### Short task
Repeat the whole listing exactly.
★ ★ ★
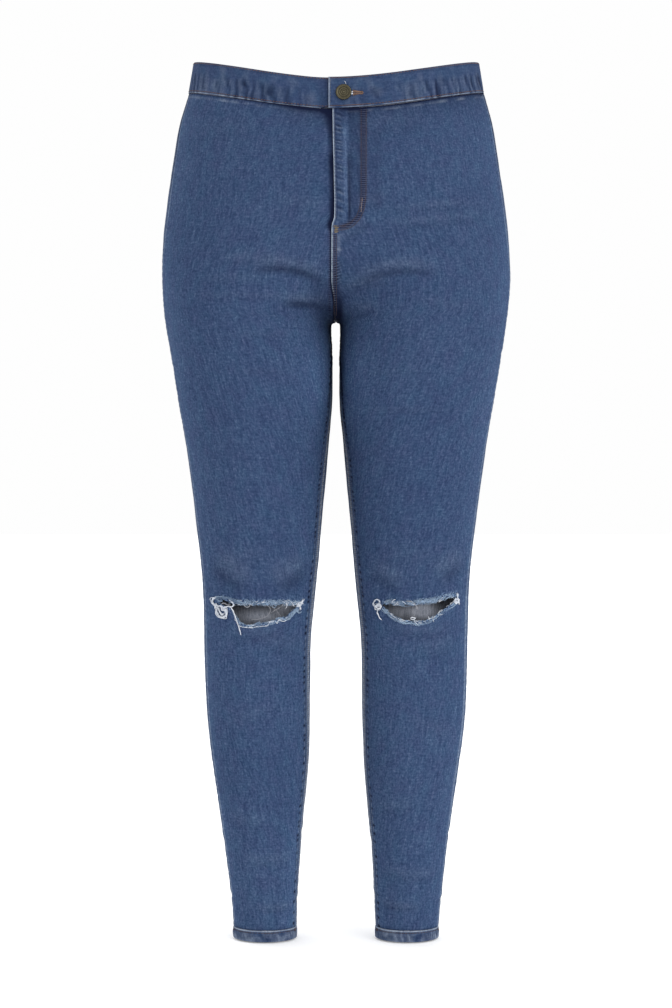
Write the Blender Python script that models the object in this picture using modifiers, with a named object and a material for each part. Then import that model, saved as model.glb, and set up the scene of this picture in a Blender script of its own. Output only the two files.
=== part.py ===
"""High-waisted skinny jeans with ripped knees, filled out as worn and empty inside.

Metres, +Z up. The front faces -Y and the wearer's left is +X. The origin is the middle of the waist,
level with the top edge at the sides. Every piece of cloth is a slab whose points are placed on one
form: two lobes, a leg each, that run together above the crotch.
"""

import math
from collections import namedtuple

import bmesh
import bpy
import numpy as np
from mathutils import Matrix, Vector

MM = 0.001

# The form at the outer face of the cloth, from the waist down, in millimetres. width is half the width
# over both legs, gap is half the space between the legs, and it counts only below the crotch. front,
# middle and back are the y of the foremost, widest and rearmost lines.
Section = namedtuple("Section", "z width gap front middle back")
SECTIONS = (
    Section(10, 161.5, 4.5, -111, 0, 111),
    Section(0, 162.0, 4.5, -112, 0, 112),
    Section(-31, 167.0, 4.5, -116, 0, 119),
    Section(-75, 178.6, 4.5, -122, 2, 131),
    Section(-109, 184.0, 4.5, -125, 3, 141),
    Section(-155, 190.8, 4.5, -127, 4, 152),
    Section(-200, 196.3, 4.5, -126, 5, 157),
    Section(-234, 197.8, 4.5, -123, 6, 154),
    Section(-268, 196.5, 4.5, -118, 6, 145),
    Section(-302, 193.0, 5.8, -112, 6, 130),
    Section(-336, 187.4, 4.0, -106, 6, 117),
    Section(-382, 179.5, 3.8, -100, 5, 107),
    Section(-427, 171.5, 7.7, -94, 4, 99),
    Section(-473, 164.7, 11.9, -88, 2, 91),
    Section(-518, 159.0, 15.9, -82, -1, 81),
    Section(-564, 153.4, 19.9, -76, -4, 71),
    Section(-609, 150.0, 24.4, -71, -5, 64),
    Section(-655, 149.2, 28.6, -66, -2, 62),
    Section(-700, 148.6, 29.5, -61, 3, 66),
    Section(-745, 145.9, 29.7, -56, 7, 70),
    Section(-791, 140.6, 31.2, -51, 9, 69),
    Section(-836, 133.6, 35.2, -46, 9, 63),
    Section(-882, 127.1, 39.8, -42, 8, 56),
    Section(-927, 121.4, 42.6, -39, 7, 51),
    Section(-973, 116.6, 44.8, -38, 5, 47),
    Section(-1000, 115.8, 45.0, -38, 4, 46),
)

# Lengths, measured down from the top edge at the side.
LENGTH = 0.992
CROTCH = 0.293
CROTCH_CURVE = 0.100  # height of the curve that the seat seam runs in, above the crotch
CROTCH_FADE = 0.005  # how far below the crotch the two lobes still pull on each other
LOBES_JOIN = 0.115  # above the crotch, where the lobes' centres have come to their places in the hips
HIP_RATIO = 0.31  # a lobe's centre there, as a share of its half width
FRONT_DIP = 0.0332  # the top edge lies this much lower at the front
FRONT_DIP_POWER = 1.4
BACK_DIP = 0.004
DIP_ENDS = 0.150  # below this the rows are level

# Seams, as angles round a leg from straight ahead.
OUTSEAM = math.radians(78)
INSEAM_TURN = math.radians(16)  # the inseam's turn to the front of the leg's inmost line
INSEAM_TURNS_OVER = 0.070
# Below the thighs both seams swing further to the front.
OUTSEAM_SWING, INSEAM_SWING = math.radians(5), math.radians(8)
SWING_STARTS, SWING_ENDS = 0.34, 0.47
SEAM_GAP = 0.0003
FRONT_SEAM_X = -0.004  # the front seam stands this far to the wearer's right
FRONT_SEAM_BLEND = 0.050
FRONT_SEAM_LOW, FRONT_SEAM_HIGH = 0.010, 0.040  # heights above the crotch between which it comes over

# Cloth.
DENIM = 0.0013
WAISTBAND_WALL = 0.0026
WAISTBAND_HEIGHT = 0.0348
HEM_WALL = 0.0028
HEM_HEIGHT = 0.013
PROUD = 0.0005  # the waistband and the hems stand out past the panels

# Fly. The wearer's left front laps over the right.
FLY_LENGTH = 0.190
FLY_FADE = 0.020
FLY_LAP = 0.010  # how far the right front runs under, past the middle
FLY_LIFT_STARTS, FLY_LIFT_ENDS = 0.014, 0.045  # either side of the middle, where the lapped fronts step apart
UNDERLAP_ENDS = 0.183
UNDERLAP_ROW = 0.005  # a row of points lies this far above where the underlap ends, and one as far below
LAP_DROP = 0.10  # the drop at which widths across the fly are measured
ZIP_LEFT, ZIP_RIGHT = 0.028, -0.014
ZIP_WALL, ZIP_STEP = 0.0012, 0.004
ZIP_CLEAR = 1.7  # in seam gaps, because the panels' flat faces cut in a little between their columns
BAND_OVERLAP, BAND_UNDERLAP = 0.0085, 0.040
BAND_LEVEL, BAND_RAMP = 0.35, 0.30  # turns from the middle over which the ends lap, then step back level

# Button, and the hole that it passes.
BUTTON_X, BUTTON_DROP = 0.0078, 0.0181
BUTTON_RADIUS, BUTTON_THICK = 0.0088, 0.0026
# The cap's crown: shares of the radius, and how far below the top.
BUTTON_CROWN = ((0, 0.0004), (0.45, 0.0003), (0.80, 0.0001), (0.93, 0), (1, 0.0009))
BUTTON_EDGE, BUTTON_UNDERSIDE = 0.0005, 0.90  # the cap's lower rounding: its height, and its inner share
SHANK_RADIUS, TACK_RADIUS, TACK_THICK = 0.0019, 0.0045, 0.0010
TACK_BEVEL = ((1, 0), (1, 0.6), (0.8, 1), (0, 1))  # shares of the tack's radius and thickness
HOLE_CLEARANCE = 0.0006
BUTTONHOLE_LENGTH, BUTTONHOLE_HEIGHT = 0.0235, 0.0014

# Knee rips: x and z of each outline's corners, in millimetres, along the upper edge and back below. Their
# cutters run from y = -0.110 to -0.010.
RIP_Y, RIP_REACH = -0.060, 0.050
RIP_LEFT = ((51, -612), (74, -613), (104, -610), (120, -606), (134, -603), (129, -609),
            (110, -620), (88, -629), (72, -627), (58, -618))
RIP_RIGHT = ((-134, -609), (-114, -611), (-88, -612), (-60, -612), (-38, -611), (-42, -618),
             (-51, -625), (-75, -629), (-101, -632), (-113, -628), (-124, -618))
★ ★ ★
### Correct result
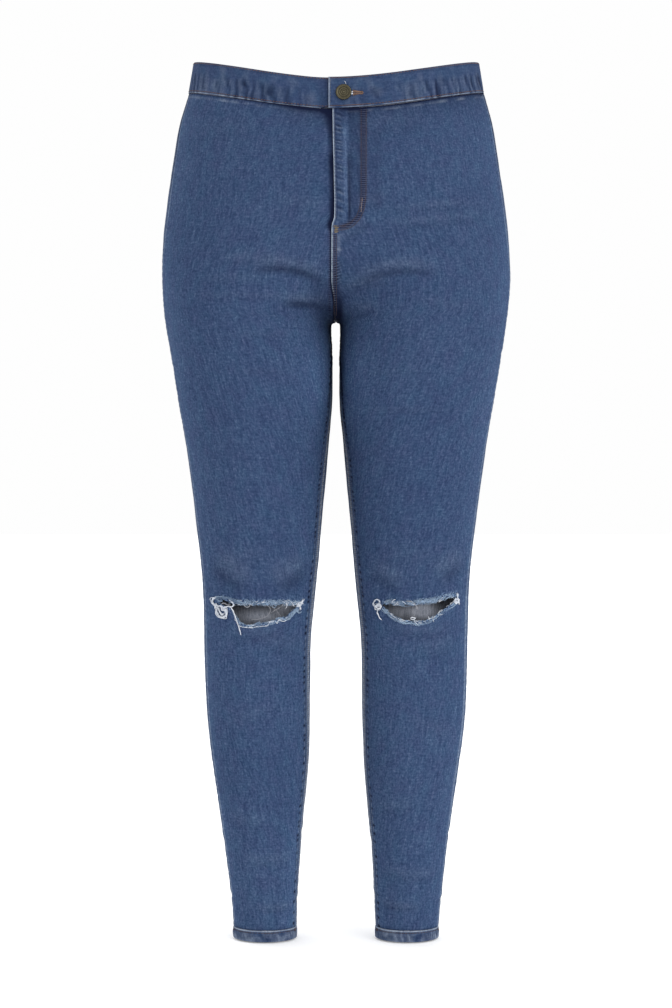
Write the Blender Python script that models the object in this picture using modifiers, with a named object and a material for each part. Then import that model, saved as model.glb, and set up the scene of this picture in a Blender script of its own. Output only the two files.
=== part.py ===
"""High-waisted skinny jeans with ripped knees, filled out as worn and empty inside.

Metres, +Z up. The front faces -Y and the wearer's left is +X. The origin is the middle of the waist,
level with the top edge at the sides. Every piece of cloth is a slab whose points are placed on one
form: two lobes, a leg each, that run together above the crotch.
"""

import math
from collections import namedtuple

import bmesh
import bpy
import numpy as np
from mathutils import Matrix, Vector

MM = 0.001

# The form at the outer face of the cloth, from the waist down, in millimetres. width is half the width
# over both legs, gap is half the space between the legs, and it counts only below the crotch. front,
# middle and back are the y of the foremost, widest and rearmost lines.
Section = namedtuple("Section", "z width gap front middle back")
SECTIONS = (
    Section(10, 161.5, 4.5, -111, 0, 111),
    Section(0, 162.0, 4.5, -112, 0, 112),
    Section(-31, 167.0, 4.5, -116, 0, 119),
    Section(-75, 178.6, 4.5, -122, 2, 131),
    Section(-109, 184.0, 4.5, -125, 3, 141),
    Section(-155, 190.8, 4.5, -127, 4, 152),
    Section(-200, 196.3, 4.5, -126, 5, 157),
    Section(-234, 197.8, 4.5, -123, 6, 154),
    Section(-268, 196.5, 4.5, -118, 6, 145),
    Section(-302, 193.0, 5.8, -112, 6, 130),
    Section(-336, 187.4, 4.0, -106, 6, 117),
    Section(-382, 179.5, 3.8, -100, 5, 107),
    Section(-427, 171.5, 7.7, -94, 4, 99),
    Section(-473, 164.7, 11.9, -88, 2, 91),
    Section(-518, 159.0, 15.9, -82, -1, 81),
    Section(-564, 153.4, 19.9, -76, -4, 71),
    Section(-609, 150.0, 24.4, -71, -5, 64),
    Section(-655, 149.2, 28.6, -66, -2, 62),
    Section(-700, 148.6, 29.5, -61, 3, 66),
    Section(-745, 145.9, 29.7, -56, 7, 70),
    Section(-791, 140.6, 31.2, -51, 9, 69),
    Section(-836, 133.6, 35.2, -46, 9, 63),
    Section(-882, 127.1, 39.8, -42, 8, 56),
    Section(-927, 121.4, 42.6, -39, 7, 51),
    Section(-973, 116.6, 44.8, -38, 5, 47),
    Section(-1000, 115.8, 45.0, -38, 4, 46),
)

# Lengths, measured down from the top edge at the side.
LENGTH = 0.992
CROTCH = 0.293
CROTCH_CURVE = 0.100  # height of the curve that the seat seam runs in, above the crotch
CROTCH_FADE = 0.005  # how far below the crotch the two lobes still pull on each other
LOBES_JOIN = 0.115  # above the crotch, where the lobes' centres have come to their places in the hips
HIP_RATIO = 0.31  # a lobe's centre there, as a share of its half width
FRONT_DIP = 0.0332  # the top edge lies this much lower at the front
FRONT_DIP_POWER = 1.4
BACK_DIP = 0.004
DIP_ENDS = 0.150  # below this the rows are level

# Seams, as angles round a leg from straight ahead.
OUTSEAM = math.radians(78)
INSEAM_TURN = math.radians(16)  # the inseam's turn to the front of the leg's inmost line
INSEAM_TURNS_OVER = 0.070
# Below the thighs both seams swing further to the front.
OUTSEAM_SWING, INSEAM_SWING = math.radians(5), math.radians(8)
SWING_STARTS, SWING_ENDS = 0.34, 0.47
SEAM_GAP = 0.0003
FRONT_SEAM_X = -0.004  # the front seam stands this far to the wearer's right
FRONT_SEAM_BLEND = 0.050
FRONT_SEAM_LOW, FRONT_SEAM_HIGH = 0.010, 0.040  # heights above the crotch between which it comes over

# Cloth.
DENIM = 0.0013
WAISTBAND_WALL = 0.0026
WAISTBAND_HEIGHT = 0.0348
HEM_WALL = 0.0028
HEM_HEIGHT = 0.013
PROUD = 0.0005  # the waistband and the hems stand out past the panels

# Fly. The wearer's left front laps over the right.
FLY_LENGTH = 0.190
FLY_FADE = 0.020
FLY_LAP = 0.010  # how far the right front runs under, past the middle
FLY_LIFT_STARTS, FLY_LIFT_ENDS = 0.014, 0.045  # either side of the middle, where the lapped fronts step apart
UNDERLAP_ENDS = 0.183
UNDERLAP_ROW = 0.005  # a row of points lies this far above where the underlap ends, and one as far below
LAP_DROP = 0.10  # the drop at which widths across the fly are measured
ZIP_LEFT, ZIP_RIGHT = 0.028, -0.014
ZIP_WALL, ZIP_STEP = 0.0012, 0.004
ZIP_CLEAR = 1.7  # in seam gaps, because the panels' flat faces cut in a little between their columns
BAND_OVERLAP, BAND_UNDERLAP = 0.0085, 0.040
BAND_LEVEL, BAND_RAMP = 0.35, 0.30  # turns from the middle over which the ends lap, then step back level

# Button, and the hole that it passes.
BUTTON_X, BUTTON_DROP = 0.0078, 0.0181
BUTTON_RADIUS, BUTTON_THICK = 0.0088, 0.0026
# The cap's crown: shares of the radius, and how far below the top.
BUTTON_CROWN = ((0, 0.0004), (0.45, 0.0003), (0.80, 0.0001), (0.93, 0), (1, 0.0009))
BUTTON_EDGE, BUTTON_UNDERSIDE = 0.0005, 0.90  # the cap's lower rounding: its height, and its inner share
SHANK_RADIUS, TACK_RADIUS, TACK_THICK = 0.0019, 0.0045, 0.0010
TACK_BEVEL = ((1, 0), (1, 0.6), (0.8, 1), (0, 1))  # shares of the tack's radius and thickness
HOLE_CLEARANCE = 0.0006
BUTTONHOLE_LENGTH, BUTTONHOLE_HEIGHT = 0.0235, 0.0014

# Knee rips: x and z of each outline's corners, in millimetres, along the upper edge and back below. Their
# cutters run from y = -0.110 to -0.010.
RIP_Y, RIP_REACH = -0.060, 0.050
RIP_LEFT = ((51, -612), (74, -613), (104, -610), (120, -606), (134, -603), (129, -609),
            (110, -620), (88, -629), (72, -627), (58, -618))
RIP_RIGHT = ((-134, -609), (-114, -611), (-88, -612), (-60, -612), (-38, -611), (-42, -618),
             (-51, -625), (-75, -629), (-101, -632), (-113, -628), (-124, -618))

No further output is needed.